- Leader: Bruno Bellomonte
- Founded: July 2004
- Dissolved: 2015
- Ideology: Sardinian nationalism Separatism Communism
- Coalition: Unidade Indipendentista

Website
- http://www.manca-indipendentzia.org/

= A Manca pro s'Indipendèntzia =

A Manca pro s'Indipendentzia (aMpI, "To the Left for Independence" ) was a separatist and communist political party in Sardinia. Founded in July 2004, the party's goals were to make Sardinia gain its independence from the Roman rule, start a communist revolution, adopt the Sardinian language as official and de-militarize the island. Some of its members have been accused of terrorism, but there was little, if any, evidence that they were actually terrorists.
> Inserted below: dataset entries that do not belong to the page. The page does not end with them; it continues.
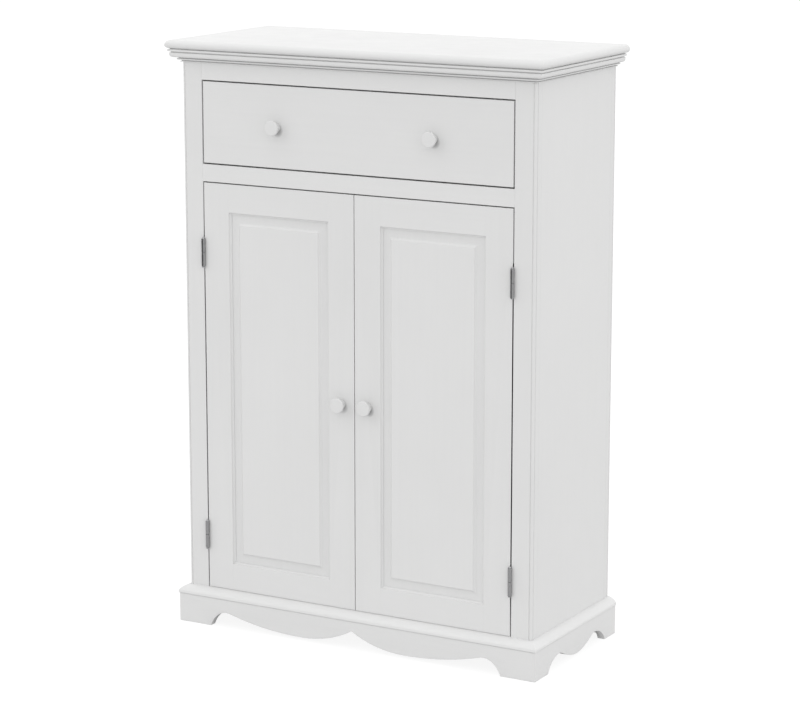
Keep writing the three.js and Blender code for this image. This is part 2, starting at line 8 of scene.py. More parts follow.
import bmesh
import bpy
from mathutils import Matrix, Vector


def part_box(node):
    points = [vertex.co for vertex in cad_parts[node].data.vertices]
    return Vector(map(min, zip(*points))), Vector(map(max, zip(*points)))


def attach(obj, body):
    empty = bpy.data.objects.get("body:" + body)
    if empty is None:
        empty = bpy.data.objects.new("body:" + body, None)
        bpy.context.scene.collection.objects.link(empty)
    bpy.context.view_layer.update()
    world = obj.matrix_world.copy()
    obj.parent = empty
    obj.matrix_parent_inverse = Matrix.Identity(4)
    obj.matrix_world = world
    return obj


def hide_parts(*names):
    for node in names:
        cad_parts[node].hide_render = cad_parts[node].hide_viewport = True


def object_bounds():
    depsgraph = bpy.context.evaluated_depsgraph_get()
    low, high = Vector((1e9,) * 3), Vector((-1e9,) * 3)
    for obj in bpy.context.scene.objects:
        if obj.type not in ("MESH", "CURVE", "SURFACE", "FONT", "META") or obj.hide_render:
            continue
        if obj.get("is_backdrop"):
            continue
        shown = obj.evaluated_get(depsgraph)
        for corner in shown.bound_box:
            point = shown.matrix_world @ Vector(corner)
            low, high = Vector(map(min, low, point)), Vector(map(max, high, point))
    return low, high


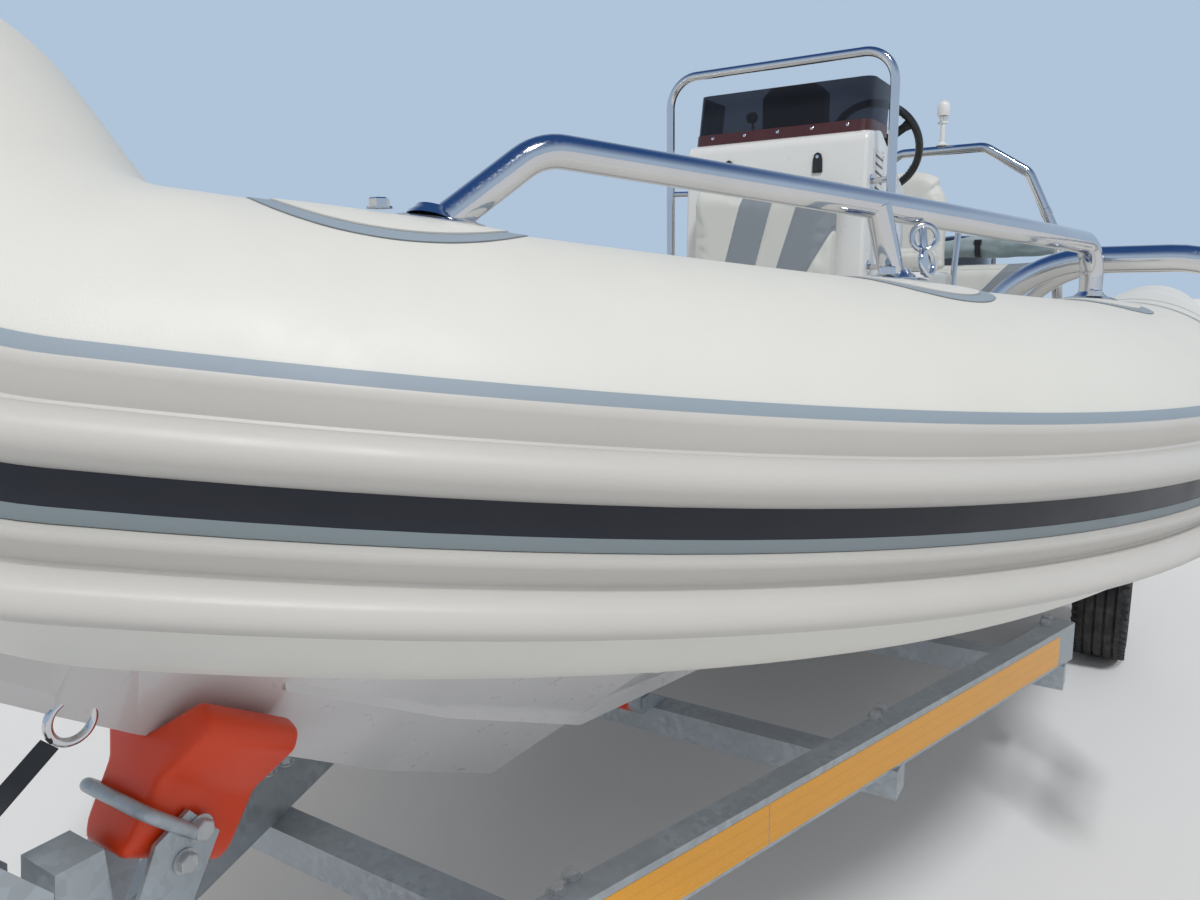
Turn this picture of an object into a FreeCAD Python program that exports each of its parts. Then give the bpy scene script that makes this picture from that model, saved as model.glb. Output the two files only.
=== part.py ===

For the 2009 regional election the party formed a joint list, "Unidade Indipendentista", with the more established Sardigna Natzione Indipendentzia and other minor separatist groups, gaining only 0.5% of the vote and no seats in the Regional Council of Sardinia.

In the 2014 regional election the party was the main member of the United Independentist Front, whose candidate, aMpI's Pier Franco Devias, won 1.0% of the vote and whose list 0.7%.

The party has been disbanded in 2015, with many of its members that flowed into Liberu - Liberos Rispetados Uguales. (Free Respected Equal).